As intimated above, public cloud services agreements are largely non-negotiable. If there is a security breach, the only real damage done is to the cloud vendor’s reputation. However, due in large part to social media there is a certain transparency to public cloud services and security breaches that you may be hard-pressed to find in private cloud services. Unfortunately, customers often learn about the security breach of a public cloud service on a website unaffiliated with the vendor.
So are private cloud services any more secure? No studies have been conducted (to the best of my knowledge), but to date, the public versus private debate has been generally evenly matched I suspect that, at least in terms of visibility, one or two major public cloud security breaches in 2012 will shift the balance.
Whether the customer chooses a private or public cloud service, security is of the utmost importance. Regardless of whether the cloud vendor (private or public) was responsible for a breach, the cloud customer is ultimately responsible for the security of their customers’ data that has been entrusted to the cloud provider. Visibility (into the cloud services provider’s security practices) is an important variable; under various state laws, if you own or license personal information about a resident, you are required to uphold certain security standards.
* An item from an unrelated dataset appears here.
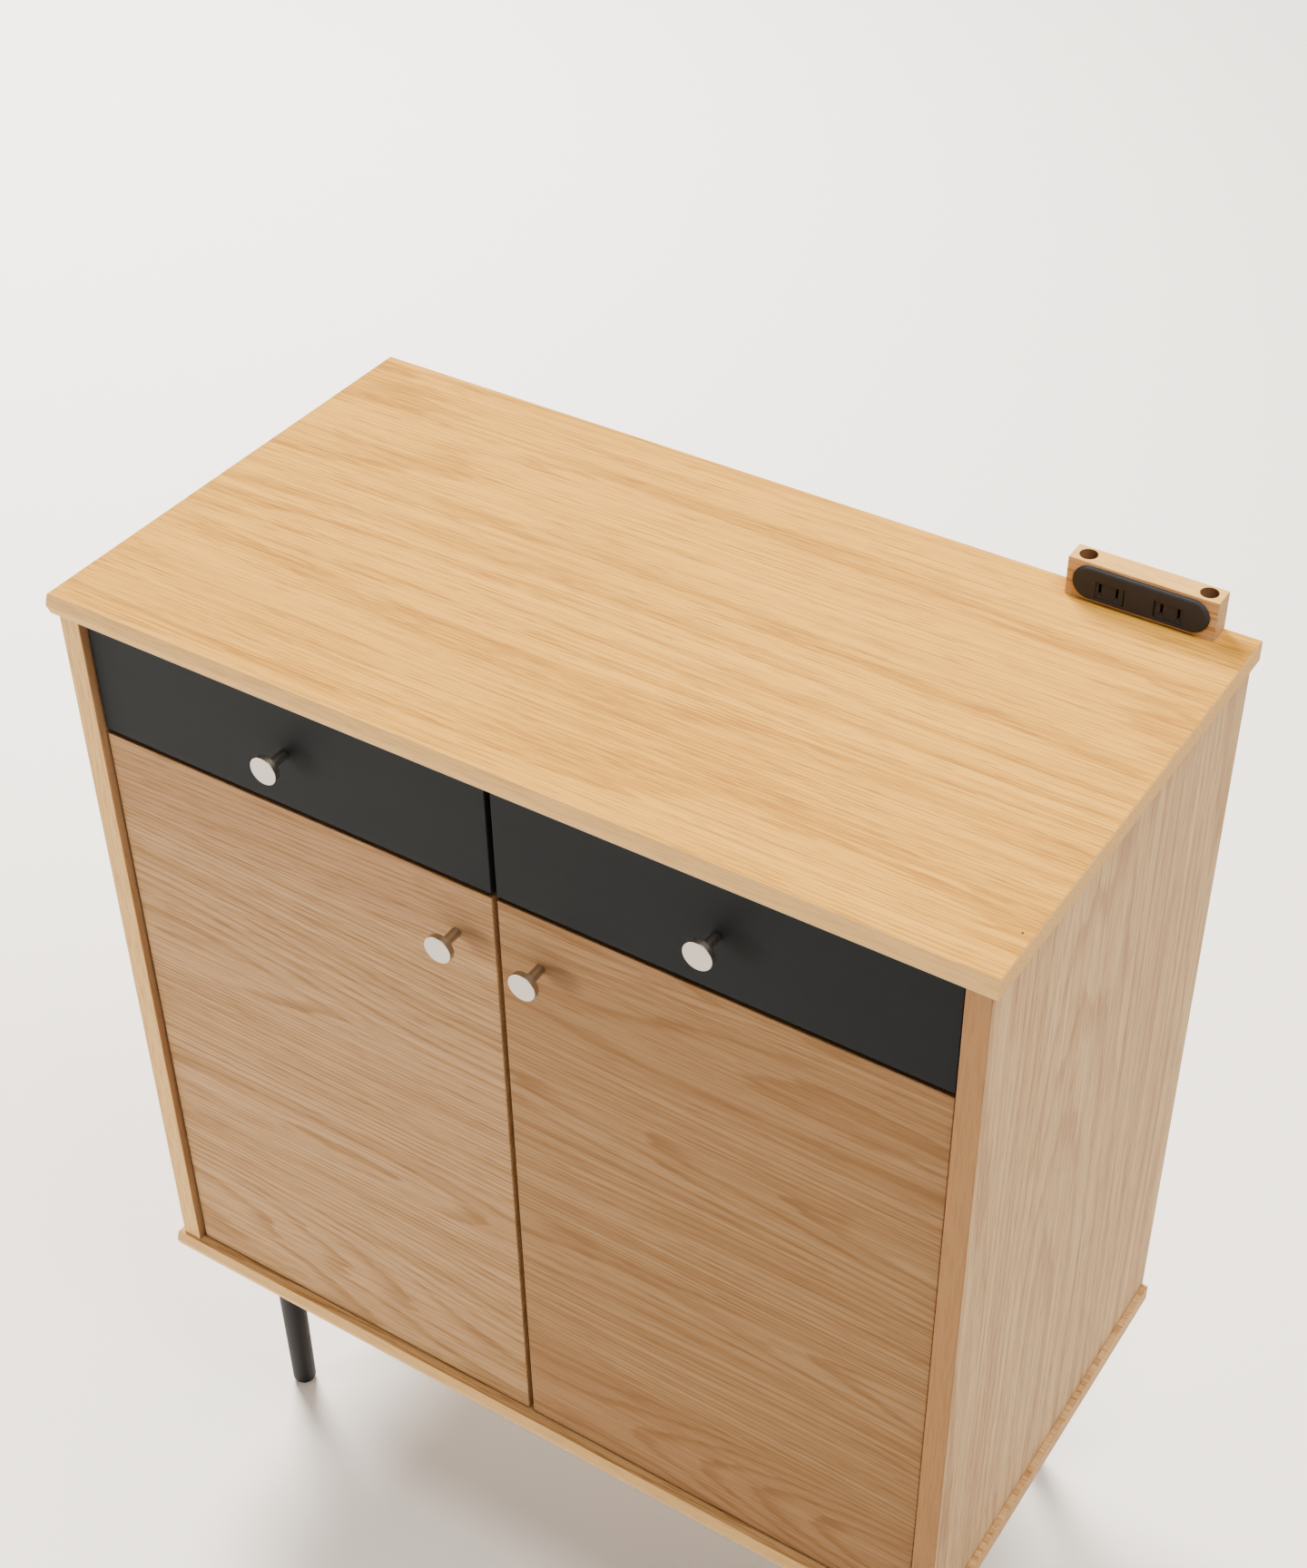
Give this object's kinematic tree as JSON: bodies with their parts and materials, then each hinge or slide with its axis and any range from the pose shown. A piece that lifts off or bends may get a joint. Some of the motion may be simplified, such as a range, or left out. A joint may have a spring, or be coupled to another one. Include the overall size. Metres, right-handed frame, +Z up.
{
  "type": "kitchen counter cabinet",
  "caption": "Light-oak kitchen counter cabinet with charcoal drawers over swing doors, round black legs and a small power outlet block on the worktop.",
  "frame": {"origin": "on the floor, midway between the side panels and midway between the front nose and the rear edge of the worktop", "axes": "+X to the right of a person who faces the doors, -Y towards that person, +Z up"},
  "size_m": [0.75, 0.4111, 0.931],
  "materials": {
    "oak_top": "satin light oak veneer, grain along the width",
    "oak_base": "satin oak veneer, grain along the width",
    "oak_side": "satin pale oak veneer, upright grain",
    "oak_door": "satin oak veneer, level grain",
    "oak_inside": "satin oak foil",
    "oak_block": "satin solid oak",
    "back_sheet": "foil-faced hardboard",
    "charcoal_front": "matt charcoal stain with faint grain",
    "drawer_box_board": "satin pale board",
    "brushed_nickel": "brushed nickel",
    "black_metal": "matt black powder coat",
    "glide_plastic": "matt dark plastic",
    "dark_plastic": "satin black-brown plastic",
    "black_plastic": "matt black plastic",
    "contact_brass": "sprung brass strip",
    "cast_zinc": "die-cast zinc",
    "screw_steel": "zinc-plated steel",
    "runner_steel": "zinc-plated sheet steel",
    "hinge_steel": "nickel-plated steel"
  },
  "bodies": {
    "cabinet": {"back_panel": "back_sheet", "base_board": "oak_base", "cam_bolts": "screw_steel", "cam_locks": "cast_zinc", "cord_gland": "black_plastic", "drawer_upright": "oak_inside", "euro_screws": "screw_steel", "front_left_leg": "black_metal", "front_right_leg": "black_metal", "hinge_arm_screws": "screw_steel", "hinge_arms": "hinge_steel", "hinge_plates": "hinge_steel", "left_side_panel": "oak_side", "leg_glides": "glide_plastic", "leg_plate_screws": "screw_steel", "leg_plates": "black_metal", "leg_studs": "screw_steel", "middle_board": "oak_inside", "outlet_block": "oak_block", "outlet_block_screws": "screw_steel", "outlet_contacts": "contact_brass", "outlet_housing": "black_plastic", "outlet_plate": "dark_plastic", "rear_left_leg": "black_metal", "rear_right_leg": "black_metal", "right_side_panel": "oak_side", "runner_cabinet_members": "runner_steel", "shelf": "oak_inside", "shelf_pins": "screw_steel", "top_board": "oak_top"},
    "right_drawer": {"right_drawer_back": "drawer_box_board", "right_drawer_bottom": "drawer_box_board", "right_drawer_front": "charcoal_front", "right_drawer_inner_side": "drawer_box_board", "right_drawer_knob": "brushed_nickel", "right_drawer_knob_screw": "screw_steel", "right_drawer_outer_side": "drawer_box_board", "right_drawer_runner_members": "runner_steel"},
    "left_drawer": {"left_drawer_back": "drawer_box_board", "left_drawer_bottom": "drawer_box_board", "left_drawer_front": "charcoal_front", "left_drawer_inner_side": "drawer_box_board", "left_drawer_knob": "brushed_nickel", "left_drawer_knob_screw": "screw_steel", "left_drawer_outer_side": "drawer_box_board", "left_drawer_runner_members": "runner_steel"},
    "right_runner_middles": {"right_drawer_runner_middle_members": "runner_steel"},
    "left_runner_middles": {"left_drawer_runner_middle_members": "runner_steel"},
    "right_door": {"right_door_hinge_cups": "hinge_steel", "right_door_hinge_pins": "screw_steel", "right_door_knob": "brushed_nickel", "right_door_knob_screw": "screw_steel", "right_door_panel": "oak_door"},
    "left_door": {"left_door_hinge_cups": "hinge_steel", "left_door_hinge_pins": "screw_steel", "left_door_knob": "brushed_nickel", "left_door_knob_screw": "screw_steel", "left_door_panel": "oak_door"}
  },
  "joints": [
    {"name": "right_drawer_slide", "type": "slide", "parent": "cabinet", "child": "right_drawer", "axis": [0, -1, 0], "range_m": [0, 0.28]},
    {"name": "right_runner_slide", "type": "slide", "parent": "cabinet", "child": "right_runner_middles", "axis": [0, -1, 0], "range_m": [0, 0.14]},
    {"name": "left_drawer_slide", "type": "slide", "parent": "cabinet", "child": "left_drawer", "axis": [0, -1, 0], "range_m": [0, 0.28]},
    {"name": "left_runner_slide", "type": "slide", "parent": "cabinet", "child": "left_runner_middles", "axis": [0, -1, 0], "range_m": [0, 0.14]},
    {"name": "right_door_hinge", "type": "hinge", "parent": "cabinet", "child": "right_door", "pos_m": [0.3325, -0.1796, 0.5], "axis": [0, 0, 1], "range_deg": [0, 95]},
    {"name": "left_door_hinge", "type": "hinge", "parent": "cabinet", "child": "left_door", "pos_m": [-0.3325, -0.1796, 0.5], "axis": [0, 0, -1], "range_deg": [0, 95]}
  ],
  "couplings": [
    {"joint": "right_runner_slide", "follows": "right_drawer_slide", "ratio": 0.5},
    {"joint": "left_runner_slide", "follows": "left_drawer_slide", "ratio": 0.5}
  ]
}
If you disclose that information to a vendor (unaffiliated third party under a contract), you may be required to mandate that the vendor does the same.
Thus, if the customer lacks visibility, it is virtually impossible to assess whether or not reasonable security measures have in fact been implemented When choosing a cloud provider, the customer should look into the company’s security practices (measures, detection systems, etc.), and history of security incidents as well as their causes.
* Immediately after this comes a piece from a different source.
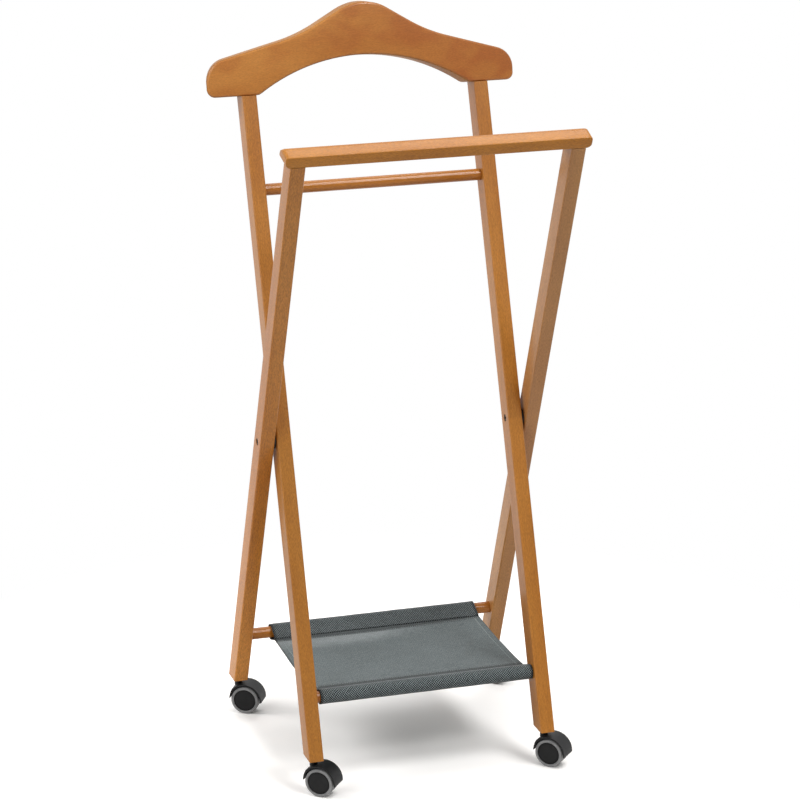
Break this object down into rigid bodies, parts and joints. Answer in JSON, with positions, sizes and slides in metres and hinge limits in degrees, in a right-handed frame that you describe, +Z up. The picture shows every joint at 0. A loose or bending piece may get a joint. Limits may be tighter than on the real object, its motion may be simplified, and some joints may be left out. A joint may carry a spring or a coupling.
{
  "type": "folding clothes valet",
  "caption": "Folding wooden clothes valet on casters: crossed leg frames with a coat hanger board, trouser bar, top rail and a cloth shelf.",
  "frame": {"origin": "on the floor, under the middle of the open valet's bounding box", "axes": "+Z up, +X to the right as seen from the front, the front with the top rail faces -Y"},
  "size_m": [0.4413, 0.3802, 1.0024],
  "materials": {
    "hanger_wood": "satin lacquered beech",
    "leg_wood": "satin lacquered beech",
    "rail_wood": "satin lacquered beech",
    "raw_wood": "unfinished beech, hidden in the joints",
    "shelf_cloth": "slate woven cloth",
    "sleeve_cloth": "the same cloth, doubled and sewn",
    "washer_plastic": "plain",
    "pivot_metal": "dark burnished",
    "caster_steel": "bright zinc plated",
    "caster_plastic": "smooth black nylon",
    "tread_rubber": "mid grey, finely ringed"
  },
  "bodies": {
    "hanger_frame": {"hanger_board": "hanger_wood", "inner_leg_left": "leg_wood", "inner_leg_right": "leg_wood", "hanger_joint_pins": "raw_wood", "trouser_bar": "rail_wood", "front_shelf_dowel": "rail_wood", "front_caster_sockets": "caster_steel", "front_cloth_sleeve": "sleeve_cloth", "shelf_cloth": "shelf_cloth", "front_left_caster_stem": "caster_steel", "front_right_caster_stem": "caster_steel"},
    "rail_frame": {"top_rail": "rail_wood", "outer_leg_left": "leg_wood", "outer_leg_right": "leg_wood", "rail_joint_pins": "raw_wood", "rear_shelf_dowel": "rail_wood", "rear_caster_sockets": "caster_steel", "rear_cloth_sleeve": "sleeve_cloth", "pivot_sleeve_left": "pivot_metal", "pivot_sleeve_right": "pivot_metal", "pivot_bolt_left": "pivot_metal", "pivot_bolt_right": "pivot_metal", "pivot_washer_left": "washer_plastic", "pivot_washer_right": "washer_plastic", "rear_left_caster_stem": "caster_steel", "rear_right_caster_stem": "caster_steel"},
    "front_left_swivel_body": {"front_left_caster_hood": "caster_plastic", "front_left_caster_axle": "caster_steel"},
    "front_left_near_wheel": {"front_left_caster_near_hub": "caster_plastic", "front_left_caster_near_tread": "tread_rubber"},
    "front_left_far_wheel": {"front_left_caster_far_hub": "caster_plastic", "front_left_caster_far_tread": "tread_rubber"},
    "front_right_swivel_body": {"front_right_caster_hood": "caster_plastic", "front_right_caster_axle": "caster_steel"},
    "front_right_near_wheel": {"front_right_caster_near_hub": "caster_plastic", "front_right_caster_near_tread": "tread_rubber"},
    "front_right_far_wheel": {"front_right_caster_far_hub": "caster_plastic", "front_right_caster_far_tread": "tread_rubber"},
    "rear_left_swivel_body": {"rear_left_caster_hood": "caster_plastic", "rear_left_caster_axle": "caster_steel"},
    "rear_left_near_wheel": {"rear_left_caster_near_hub": "caster_plastic", "rear_left_caster_near_tread": "tread_rubber"},
    "rear_left_far_wheel": {"rear_left_caster_far_hub": "caster_plastic", "rear_left_caster_far_tread": "tread_rubber"},
    "rear_right_swivel_body": {"rear_right_caster_hood": "caster_plastic", "rear_right_caster_axle": "caster_steel"},
    "rear_right_near_wheel": {"rear_right_caster_near_hub": "caster_plastic", "rear_right_caster_near_tread": "tread_rubber"},
    "rear_right_far_wheel": {"rear_right_caster_far_hub": "caster_plastic", "rear_right_caster_far_tread": "tread_rubber"}
  },
  "joints": [
    {"name": "fold", "type": "hinge", "parent": "hanger_frame", "child": "rail_frame", "pos_m": [0, -0.006, 0.4502], "axis": [-1, 0, 0], "range_deg": [0, 32], "deforming": ["shelf_cloth"]},
    {"name": "front_left_swivel", "type": "hinge", "parent": "hanger_frame", "child": "front_left_swivel_body", "pos_m": [-0.1636, -0.15446, 0.041], "axis": [0, 0, 1], "continuous": true},
    {"name": "front_left_near_wheel_spin", "type": "hinge", "parent": "front_left_swivel_body", "child": "front_left_near_wheel", "pos_m": [-0.15441, -0.16218, 0.02], "axis": [0.6428, 0.766, 0], "continuous": true},
    {"name": "front_left_far_wheel_spin", "type": "hinge", "parent": "front_left_swivel_body", "child": "front_left_far_wheel", "pos_m": [-0.15441, -0.16218, 0.02], "axis": [0.6428, 0.766, 0], "continuous": true},
    {"name": "front_right_swivel", "type": "hinge", "parent": "hanger_frame", "child": "front_right_swivel_body", "pos_m": [0.1636, -0.15446, 0.041], "axis": [0, 0, 1], "continuous": true},
    {"name": "front_right_near_wheel_spin", "type": "hinge", "parent": "front_right_swivel_body", "child": "front_right_near_wheel", "pos_m": [0.17223, -0.1628, 0.02], "axis": [0.6947, 0.7193, 0], "continuous": true},
    {"name": "front_right_far_wheel_spin", "type": "hinge", "parent": "front_right_swivel_body", "child": "front_right_far_wheel", "pos_m": [0.17223, -0.1628, 0.02], "axis": [0.6947, 0.7193, 0], "continuous": true},
    {"name": "rear_left_swivel", "type": "hinge", "parent": "rail_frame", "child": "rear_left_swivel_body", "pos_m": [-0.1873, 0.14246, 0.041], "axis": [0, 0, 1], "continuous": true},
    {"name": "rear_left_near_wheel_spin", "type": "hinge", "parent": "rear_left_swivel_body", "child": "rear_left_near_wheel", "pos_m": [-0.17701, 0.13628, 0.02], "axis": [0.515, 0.8572, 0], "continuous": true},
    {"name": "rear_left_far_wheel_spin", "type": "hinge", "parent": "rear_left_swivel_body", "child": "rear_left_far_wheel", "pos_m": [-0.17701, 0.13628, 0.02], "axis": [0.515, 0.8572, 0], "continuous": true},
    {"name": "rear_right_swivel", "type": "hinge", "parent": "rail_frame", "child": "rear_right_swivel_body", "pos_m": [0.1873, 0.14246, 0.041], "axis": [0, 0, 1], "continuous": true},
    {"name": "rear_right_near_wheel_spin", "type": "hinge", "parent": "rear_right_swivel_body", "child": "rear_right_near_wheel", "pos_m": [0.19578, 0.13398, 0.02], "axis": [0.7071, 0.7071, 0], "continuous": true},
    {"name": "rear_right_far_wheel_spin", "type": "hinge", "parent": "rear_right_swivel_body", "child": "rear_right_far_wheel", "pos_m": [0.19578, 0.13398, 0.02], "axis": [0.7071, 0.7071, 0], "continuous": true}
  ]
}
Information security has been and continues to be very much on the radars of various federal regulators, including the Federal Trade Commission and Securities and Exchange Commission. The FTC has regularly lodged complaints against companies handling sensitive consumer information, based at least in part on the failure to implement “reasonable and appropriate security measures.” Other regulations include the Gramm-Leach Bliley Act Safeguards Rule, which the FTC requires financial institutions to develop a written information security plan to protect customer information. While not expressly applicable to cloud services, the SEC Division of Corporation Finance provides guidance that registrant should disclose the risk of cyber incidents in certain circumstances.
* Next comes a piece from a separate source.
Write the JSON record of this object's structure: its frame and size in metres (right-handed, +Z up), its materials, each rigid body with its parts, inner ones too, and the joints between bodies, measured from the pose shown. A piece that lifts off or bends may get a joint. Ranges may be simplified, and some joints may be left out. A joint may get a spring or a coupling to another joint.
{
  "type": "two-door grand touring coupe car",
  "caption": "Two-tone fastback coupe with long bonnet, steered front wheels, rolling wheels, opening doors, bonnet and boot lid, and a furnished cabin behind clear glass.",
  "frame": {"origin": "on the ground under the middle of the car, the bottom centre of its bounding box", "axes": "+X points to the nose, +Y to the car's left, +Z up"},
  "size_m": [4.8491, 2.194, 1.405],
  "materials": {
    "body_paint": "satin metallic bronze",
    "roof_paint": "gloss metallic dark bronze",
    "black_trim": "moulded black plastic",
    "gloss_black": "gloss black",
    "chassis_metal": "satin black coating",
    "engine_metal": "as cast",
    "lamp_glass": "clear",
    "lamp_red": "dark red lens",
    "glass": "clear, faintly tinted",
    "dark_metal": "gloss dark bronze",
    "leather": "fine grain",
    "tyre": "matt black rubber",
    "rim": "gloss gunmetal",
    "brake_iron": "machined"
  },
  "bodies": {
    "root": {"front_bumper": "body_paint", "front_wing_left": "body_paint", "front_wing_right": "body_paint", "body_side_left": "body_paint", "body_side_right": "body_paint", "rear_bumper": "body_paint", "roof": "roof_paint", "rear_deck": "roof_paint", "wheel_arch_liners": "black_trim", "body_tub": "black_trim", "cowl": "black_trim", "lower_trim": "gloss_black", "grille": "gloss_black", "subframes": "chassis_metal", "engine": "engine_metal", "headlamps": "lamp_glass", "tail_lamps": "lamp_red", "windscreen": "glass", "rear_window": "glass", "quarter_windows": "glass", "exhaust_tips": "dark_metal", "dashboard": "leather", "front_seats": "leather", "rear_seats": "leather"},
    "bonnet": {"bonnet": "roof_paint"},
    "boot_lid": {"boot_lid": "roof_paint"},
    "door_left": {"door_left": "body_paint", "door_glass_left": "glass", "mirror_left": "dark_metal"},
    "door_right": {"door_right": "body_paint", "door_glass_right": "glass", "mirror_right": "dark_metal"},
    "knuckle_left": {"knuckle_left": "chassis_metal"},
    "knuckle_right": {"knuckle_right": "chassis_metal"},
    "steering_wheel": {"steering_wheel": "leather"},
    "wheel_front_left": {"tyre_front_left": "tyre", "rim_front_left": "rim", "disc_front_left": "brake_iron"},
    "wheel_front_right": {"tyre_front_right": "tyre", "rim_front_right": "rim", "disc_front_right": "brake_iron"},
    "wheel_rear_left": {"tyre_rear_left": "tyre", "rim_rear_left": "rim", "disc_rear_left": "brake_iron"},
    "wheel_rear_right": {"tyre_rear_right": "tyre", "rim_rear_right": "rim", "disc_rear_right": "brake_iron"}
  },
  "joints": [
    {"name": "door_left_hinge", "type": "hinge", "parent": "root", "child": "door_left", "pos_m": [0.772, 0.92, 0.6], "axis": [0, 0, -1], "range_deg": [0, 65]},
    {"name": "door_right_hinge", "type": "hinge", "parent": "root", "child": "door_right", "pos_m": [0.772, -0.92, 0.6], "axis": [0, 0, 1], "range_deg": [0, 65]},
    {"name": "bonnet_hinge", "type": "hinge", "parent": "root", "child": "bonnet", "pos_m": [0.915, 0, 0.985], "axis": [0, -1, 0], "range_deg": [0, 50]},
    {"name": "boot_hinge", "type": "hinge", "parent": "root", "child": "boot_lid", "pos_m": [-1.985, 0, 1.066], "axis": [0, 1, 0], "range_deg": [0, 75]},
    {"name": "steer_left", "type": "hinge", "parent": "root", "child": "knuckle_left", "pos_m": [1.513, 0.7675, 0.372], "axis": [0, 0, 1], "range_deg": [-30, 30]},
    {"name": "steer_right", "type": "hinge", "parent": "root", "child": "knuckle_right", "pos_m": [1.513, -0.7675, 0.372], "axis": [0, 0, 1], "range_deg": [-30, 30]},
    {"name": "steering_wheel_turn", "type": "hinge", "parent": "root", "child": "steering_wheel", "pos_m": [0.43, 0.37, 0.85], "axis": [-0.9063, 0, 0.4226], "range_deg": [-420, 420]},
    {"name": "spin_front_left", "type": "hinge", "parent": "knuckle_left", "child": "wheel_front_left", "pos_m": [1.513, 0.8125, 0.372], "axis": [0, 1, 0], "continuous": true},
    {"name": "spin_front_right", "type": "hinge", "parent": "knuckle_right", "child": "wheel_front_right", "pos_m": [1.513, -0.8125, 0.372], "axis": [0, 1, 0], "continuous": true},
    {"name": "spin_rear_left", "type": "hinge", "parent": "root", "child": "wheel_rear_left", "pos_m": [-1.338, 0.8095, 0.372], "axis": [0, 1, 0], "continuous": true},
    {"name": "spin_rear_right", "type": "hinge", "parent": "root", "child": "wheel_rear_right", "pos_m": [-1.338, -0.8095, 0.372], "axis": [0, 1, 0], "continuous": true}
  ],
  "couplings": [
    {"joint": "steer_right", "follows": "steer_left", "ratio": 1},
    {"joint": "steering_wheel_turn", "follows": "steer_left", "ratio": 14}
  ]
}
In addition, the guidance states, “In evaluating whether risk factor disclosure should be provided, registrants should also consider the adequacy of preventative actions taken to reduce cybersecurity risks in the context of the industry in which they operate and risks to that security, including threatened attacks of which they are aware.” The lack of visibility within public cloud services would make the disclosure difficult; however, this disclosure could allay the fears of current and potential investors.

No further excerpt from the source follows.